A veteran perspective

Yeo took an interest in American military policy after taking SOC 1871N: “Military Health: The Quest for Healthy Violence” last semester, where he said he enjoyed being able to apply his real-world experiences in an academic setting. He received an Undergraduate Teaching and Research Award to research American veteran health with the class’s instructor, R. Tyson Smith, postdoctoral fellow in sociology. 

“It really opened my eyes to military service beyond Singapore – I really just have the utmost respect for the veterans in the U.S.,” Yeo said. “They are the ones who have really gone to real combat, they are the ones who have seen all the violence and all the horrors of war – realities that I fortunately didn’t have to see.”

At Brown, the Office of Veteran Services and Commissions opened earlier this year to help both national and international veterans adjust to university life.
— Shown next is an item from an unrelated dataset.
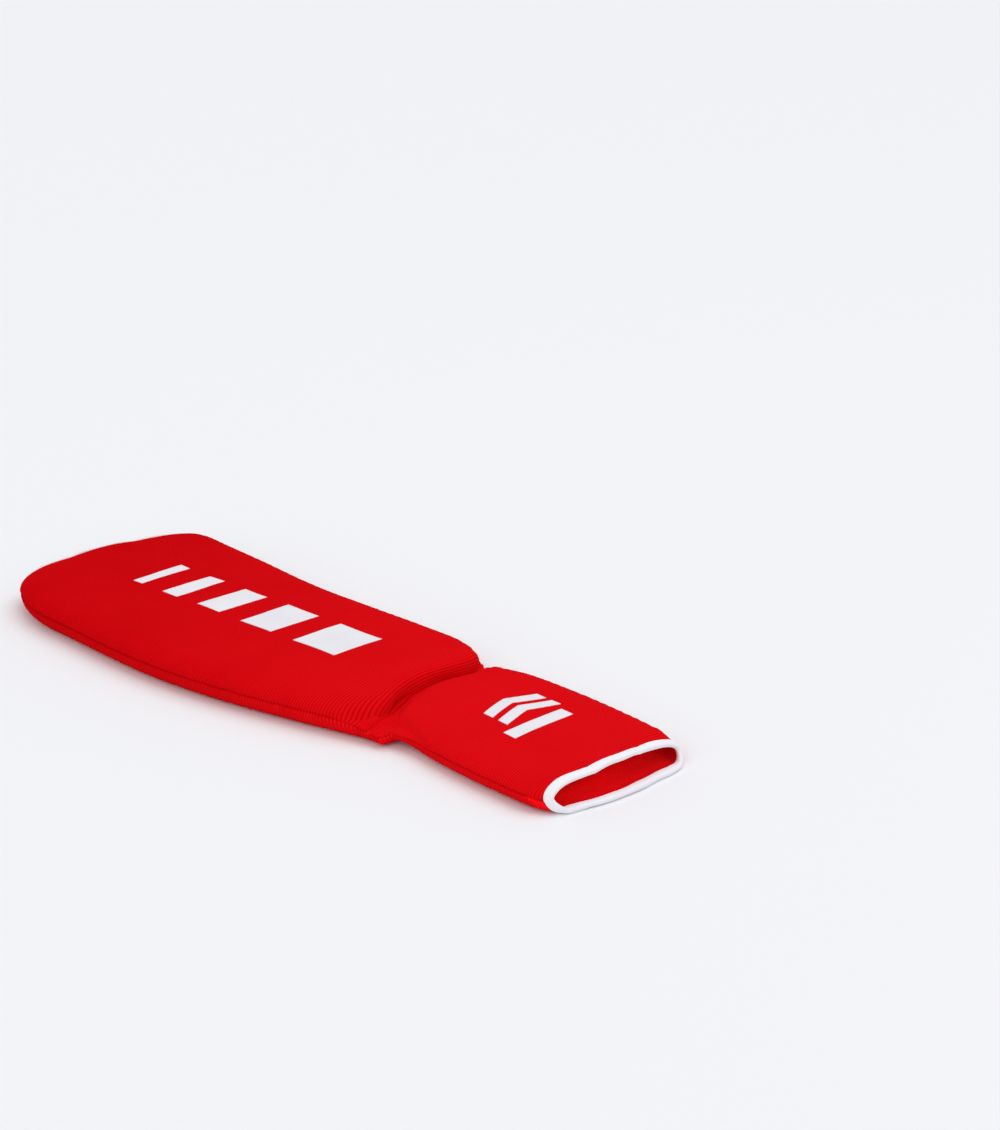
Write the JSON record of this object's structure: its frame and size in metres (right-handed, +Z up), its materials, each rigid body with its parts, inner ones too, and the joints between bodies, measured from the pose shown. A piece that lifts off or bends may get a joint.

Still, Galor said he finds that general national support for veterans is much stronger in Israel compared to the U.S. Galor added that most people respect his commitment to join the military, but he recognizes that many of his peers have different priorities. 

Yeo said his own time in the military changed his perspective on college life. “Coming to Brown, I wasn’t really into the drinking, partying, socializing scene,” he said.

“It’s actually quite good for the young people to take some time off and serve in the army,” said Choi, who found the military to be a beneficial break from academia. “It makes you a lot more appreciative of what you have.” 



A previous version of this article stated that soldiers alternate time guarding the Israeli border. In fact, soldiers are on-call for missions to guard the border. The article also quoted Alon Galor ’15 as saying, “They’re having an awful time for the most part” regarding soldiers’ sentiments toward military training. The quotation does not reflect soldiers’ attitudes toward their overall experience.